Le voyage, c'est aussi son affaire. Il consacre en effet dix ans de sa vie à apprendre l’art de l’aquarelle. Pendant les vingt années suivantes, il parcourt le monde et peint cinq cents tableaux de ports. Envoyées à Paris, les aquarelles y sont transformées en puzzles. Durant vingt années supplémentaires, Bartlebooth s’emploie à les reconstituer. Puis il les décollera de leur support et effacera chacune d’elles à l’aide d’un solvant sur le lieu même où elle a été peinte.
Hélas, son projet – partir de rien pour revenir à rien après mille opérations complexes – échoue : Bartlebooth meurt sans avoir achevé son œuvre.
Il meurt le 23 juin 1975, vers 8h du soir.

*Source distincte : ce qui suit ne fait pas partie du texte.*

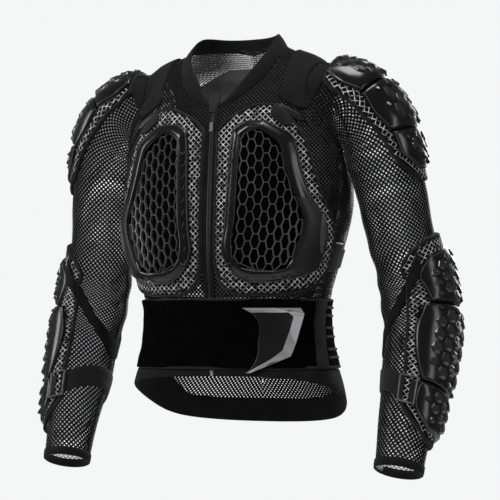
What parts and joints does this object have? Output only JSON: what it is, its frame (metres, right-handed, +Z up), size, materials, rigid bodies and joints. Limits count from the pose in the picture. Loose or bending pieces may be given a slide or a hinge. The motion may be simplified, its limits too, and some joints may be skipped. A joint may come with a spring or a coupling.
{
  "type": "armoured motorcycle jacket",
  "caption": "Long-sleeved mesh jacket with honeycomb chest armour, ribbed plates on the shoulders and forearms, a kidney belt and a front zip, held in its worn shape.",
  "frame": {"origin": "on the wearer's middle plane, between the shoulders, at the height of the base of the neck", "axes": "+Z up, -Y the way the wearer faces, +X to the wearer's left"},
  "size_m": [0.7518, 0.2827, 0.7537],
  "materials": {
    "mesh": "open mesh cloth",
    "stretch": "smooth stretch cloth",
    "velour": "brushed loop cloth",
    "webbing": "woven webbing",
    "pad": "cloth-covered foam",
    "shell": "glossy moulded",
    "plastic": "satin",
    "silver": "silver coloured",
    "flap": "smooth cloth"
  },
  "bodies": {
    "root": {"left_front_mesh": "mesh", "right_front_mesh": "mesh", "back_mesh": "mesh", "left_sleeve": "mesh", "left_cuff": "stretch", "right_sleeve": "mesh", "right_cuff": "stretch", "collar": "stretch", "left_chest_pad": "pad", "left_chest_shell": "shell", "left_honeycomb": "plastic", "right_chest_pad": "pad", "right_chest_shell": "shell", "right_honeycomb": "plastic", "left_shoulder_pad": "pad", "left_shoulder_plate_1": "shell", "left_shoulder_plate_2": "shell", "left_shoulder_plate_3": "shell", "right_shoulder_pad": "pad", "right_shoulder_plate_1": "shell", "right_shoulder_plate_2": "shell", "right_shoulder_plate_3": "shell", "left_forearm_pad": "pad", "left_forearm_plate_1": "shell", "left_forearm_plate_2": "shell", "left_forearm_plate_3": "shell", "right_forearm_pad": "pad", "right_forearm_plate_1": "shell", "right_forearm_plate_2": "shell", "right_forearm_plate_3": "shell", "back_pad": "pad", "back_shell": "shell", "left_shoulder_strap": "stretch", "left_shoulder_yoke": "stretch", "left_shoulder_buckle": "plastic", "left_chest_tab": "webbing", "right_shoulder_strap": "stretch", "right_shoulder_yoke": "stretch", "right_shoulder_buckle": "plastic", "right_chest_tab": "webbing", "left_elbow_strap": "webbing", "left_forearm_strap": "webbing", "left_forearm_buckle": "plastic", "right_elbow_strap": "webbing", "right_forearm_strap": "webbing", "right_forearm_buckle": "plastic", "left_placket": "stretch", "right_placket": "stretch", "zip_chain": "plastic", "zip_stop": "silver", "zip_slider": "plastic", "zip_garage": "flap", "kidney_belt": "velour", "belt_flap": "velour", "badge_base": "plastic", "badge_trim": "silver", "left_side_strap": "webbing", "right_side_strap": "webbing", "hem_band": "stretch"}
  },
  "joints": []
}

C'est à cette date que Georges Perec s'installe dans le Poitou, près de Bressuire. Pour écrire son « romans ». En suivant le programme énoncé dans LA VIE MODE D'EMPLOI (CHAPITRE XXVI. Bartlebooth, 1) :
« Ainsi s'organisa concrètement un programme que l'on peut énoncer succinctement ainsi :
Pendant dix ans, de 1925 à 1935, Bartlebooth s'initierait à l'art de l'aquarelle. Pendant vingt ans, de 1935 à 1955, il parcourrait le monde, peignant, à raison d'une aquarelle tous les quinze jours, cinq cents marines de même format (65 X 50, ou raisin) représentant des ports de mer. Chaque fois qu'une de ces marines serait achevée, elle serait envoyée à un artisan spécialisé (Gaspard Winckler) qui la collerait sur une mince plaque de bois et la découperait en un puzzle de sept cent cinquante pièces.

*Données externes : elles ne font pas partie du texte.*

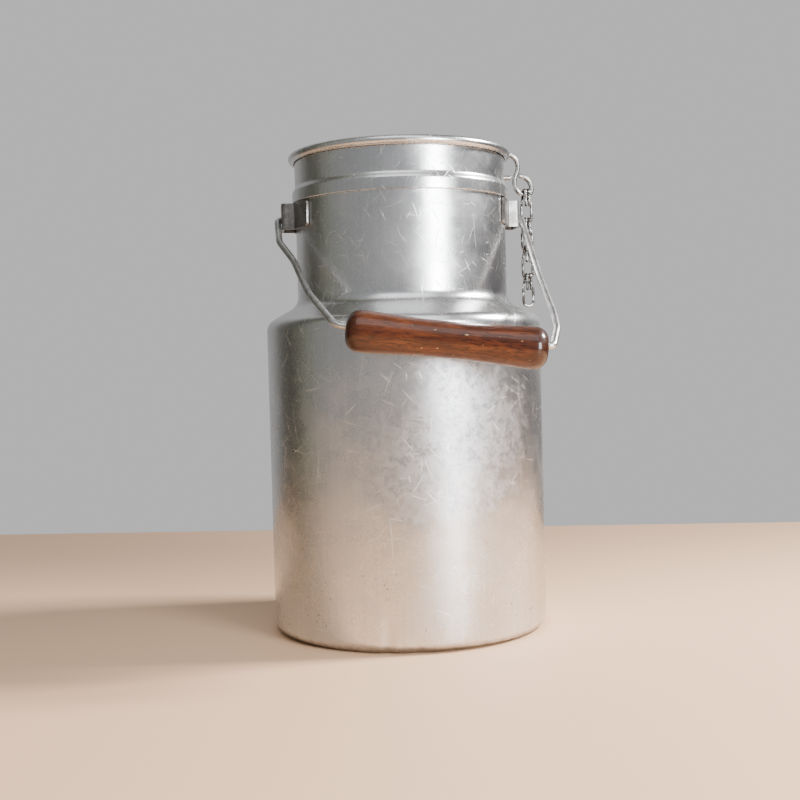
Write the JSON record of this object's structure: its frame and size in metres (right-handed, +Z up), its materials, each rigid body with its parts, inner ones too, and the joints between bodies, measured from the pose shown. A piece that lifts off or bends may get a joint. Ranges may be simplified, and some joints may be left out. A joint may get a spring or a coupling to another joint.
{
  "type": "milk can",
  "caption": "Round metal milk can with a sloping shoulder, a rolled neck, a wire bail with a turned wooden grip and a short lid chain on a wire hook.",
  "frame": {"origin": "centre of the flat base, on the surface the can stands on", "axes": "+Z up along the can's axis; X along the line through the two ear holes, with the lid chain on the +X side; the bail leans to -Y"},
  "size_m": [0.17, 0.2003, 0.2917],
  "materials": {
    "can_aluminium": "satin, rubbed and scratched",
    "ear_aluminium": "satin, dulled",
    "galvanised_wire": "dull galvanised",
    "chain_wire": "worn bright",
    "grip_wood": "clear gloss varnish"
  },
  "bodies": {
    "can": {"can_body": "can_aluminium", "neck_collar": "can_aluminium", "rim_wire": "galvanised_wire", "ear_right": "ear_aluminium", "ear_left": "ear_aluminium"},
    "bail_frame": {"bail": "galvanised_wire"},
    "grip_roller": {"grip": "grip_wood"},
    "hook": {"lid_hook": "galvanised_wire"},
    "link_1": {"chain_link_1": "chain_wire"},
    "link_2": {"chain_link_2": "chain_wire"},
    "link_3": {"chain_link_3": "chain_wire"},
    "link_4": {"chain_link_4": "chain_wire"}
  },
  "joints": [
    {"name": "bail_swing", "type": "hinge", "parent": "can", "child": "bail_frame", "pos_m": [0, 0, 0.2492], "axis": [-1, 0, 0], "range_deg": [0, 132]},
    {"name": "grip_spin", "type": "hinge", "parent": "bail_frame", "child": "grip_roller", "pos_m": [0.0112, -0.09775, 0.17256], "axis": [0.9791, -0.1616, -0.1235], "continuous": true},
    {"name": "hook_swing", "type": "hinge", "parent": "can", "child": "hook", "pos_m": [0.0661, 0.00812, 0.2824], "axis": [0.1219, -0.9925, 0], "range_deg": [0, 25]},
    {"name": "link_1_swing", "type": "hinge", "parent": "hook", "child": "link_1", "pos_m": [0.08139, 0.00999, 0.2647], "axis": [0.9925, 0.1219, 0], "range_deg": [-8, 40]},
    {"name": "link_2_swing", "type": "hinge", "parent": "link_1", "child": "link_2", "pos_m": [0.08139, 0.00999, 0.2472], "axis": [0.9925, 0.1219, 0], "range_deg": [-15, 40]},
    {"name": "link_3_swing", "type": "hinge", "parent": "link_2", "child": "link_3", "pos_m": [0.08139, 0.00999, 0.2297], "axis": [0.9925, 0.1219, 0], "range_deg": [-15, 40]},
    {"name": "link_4_swing", "type": "hinge", "parent": "link_3", "child": "link_4", "pos_m": [0.08139, 0.00999, 0.2122], "axis": [0.9925, 0.1219, 0], "range_deg": [-15, 40]}
  ]
}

Pendant vingt ans, de 1955 à 1975, Bartlebooth, revenu en France, reconstituerait, dans l'ordre, les puzzles ainsi préparés, à raison, de nouveau, d'un puzzle tous les quinze jours. À mesure que les puzzles seraient réassemblés, les marines seraient « retexturées » de manière à ce qu'on puisse les décoller de leur support, transportées à l'endroit même où - vingt ans auparavant - elles avaient été peintes, et plongées dans une solution détersive d'où ne ressortirait qu'une feuille de papier Whatman, intacte et vierge.
Aucune trace, ainsi, ne resterait de cette opération qui aurait, pendant cinquante ans, entièrement mobilisé son auteur. » (LA VIE MODE D'EMPLOI, CHAPITRE XXVI, Bartlebooth, 1, Hachette, 1978, pp. 157-158)
Dans le Poitou, Georges Perec découvre la pêche à l'épuisette pour vider les étangs ; la fressure, préparée avec les abats du cochon, qu'il appelle la fondue draculéenne de la mère Gatard.
Il revient à La Rochelle. Où il a des amis. Avec qui il a l'habitude de passer Noël. Et sur l'île de Ré, pour voir Harry Mathews et Jean de Brunhoff.
C'est à l'hôpital de Bressuire qu'est diagnostiqué son cancer en octobre 1981.
Rentré à Paris, il s'éteint le 3 mars 1982.
Mais le puzzle n'est pas achevé. Un puzzle achevé n'est plus un puzzle. Un puzzle doit rester ce qu'il était au départ, « une énigme ». Un puzzle doit questionner. La Vie mode d'emploi n'a pas fini de nous questionner.